Conversion Varnish Information.
Staining brings out the natural grain of the wood, with the color being secondary to the wood patterns. Some of the characteristics of stained finishes can be positive or negative, depending on the personal taste of the homeowner. For example, stained cabinets have an irregular look to them. Some areas on the wood soak up more stain, while others soak in less; a knot, a mineral streak, or an end grain on a veneer will soak up more stain and look darker than the other parts of the cabinet. This creates a highlighting effect throughout the cabinetry.
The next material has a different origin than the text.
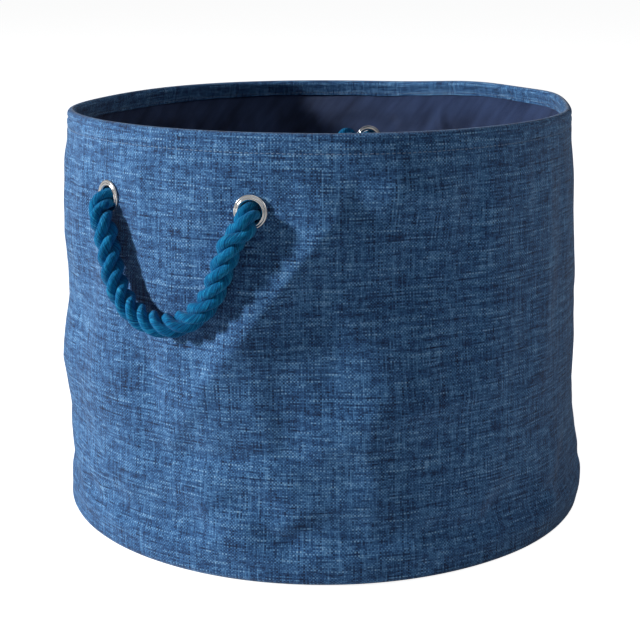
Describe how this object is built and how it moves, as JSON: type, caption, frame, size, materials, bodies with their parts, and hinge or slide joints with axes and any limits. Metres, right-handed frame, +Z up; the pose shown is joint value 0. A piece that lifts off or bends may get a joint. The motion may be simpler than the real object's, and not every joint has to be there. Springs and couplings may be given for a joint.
{
  "type": "fabric storage bin",
  "caption": "Round open-topped fabric storage bin with a lined woven wall, a wire-stiffened rim, a boarded flat base and swinging rope handles.",
  "frame": {"origin": "centre of the underside of the base, on the floor", "axes": "+Z up, +Y from the front handle to the rear handle, +X to the right seen from the front"},
  "size_m": [0.3994, 0.4184, 0.305],
  "materials": {
    "outer_fabric": "slubby plain weave of blue yarns, backed with a coating",
    "lining_fabric": "smooth plain navy lining",
    "rope": "three-strand twisted cotton rope, teal",
    "eyelet_metal": "polished nickel plate",
    "hoop_wire": "plain galvanised wire",
    "base_board": "plain stiff board"
  },
  "bodies": {
    "bin": {"outer_wall": "outer_fabric", "outer_base": "outer_fabric", "bottom_seam": "outer_fabric", "side_seam": "outer_fabric", "lining_wall": "lining_fabric", "lining_base": "lining_fabric", "lining_seam": "lining_fabric", "rim_hoop": "hoop_wire", "hoop_ferrule": "hoop_wire", "base_board": "base_board", "eyelet_front_left": "eyelet_metal", "washer_front_left": "eyelet_metal", "knot_front_left": "rope", "eyelet_front_right": "eyelet_metal", "washer_front_right": "eyelet_metal", "knot_front_right": "rope", "eyelet_rear_left": "eyelet_metal", "washer_rear_left": "eyelet_metal", "knot_rear_left": "rope", "eyelet_rear_right": "eyelet_metal", "washer_rear_right": "eyelet_metal", "knot_rear_right": "rope"},
    "front_handle": {"rope_handle_front": "rope"},
    "rear_handle": {"rope_handle_rear": "rope"}
  },
  "joints": [
    {"name": "front_handle_swing", "type": "hinge", "parent": "bin", "child": "front_handle", "pos_m": [0, -0.19296, 0.254], "axis": [-1, 0, 0], "range_deg": [0, 165]},
    {"name": "rear_handle_swing", "type": "hinge", "parent": "bin", "child": "rear_handle", "pos_m": [0, 0.19296, 0.254], "axis": [1, 0, 0], "range_deg": [0, 165]}
  ]
}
Although the variations seem distinct when looking at individual pieces, when the cabinets are installed the whole effect is complementary and has extra depth and dimension not available in a painted cabinet.
A glaze finish adds visual depth and interest to stained or painted cabinetry. Glazes are pigmented, meaning they have color, but glazes are transparent or semi-transparent, so the color is light rather than opaque. Glazes are applied over a finished base coat of paint or stain. They are put on by hand or with a brush, then rubbed off by hand. The glaze remains in recesses and imperfections on the wood, highlighting the base color and bringing out details on the surface. Glazing is a premium finish requiring extensive handwork, so it may increase the cost of cabinets. It creates a unique surface with interesting color variations and depth of interest. Manufacturers apply a varnish topcoat after the glaze for durability and longer wear.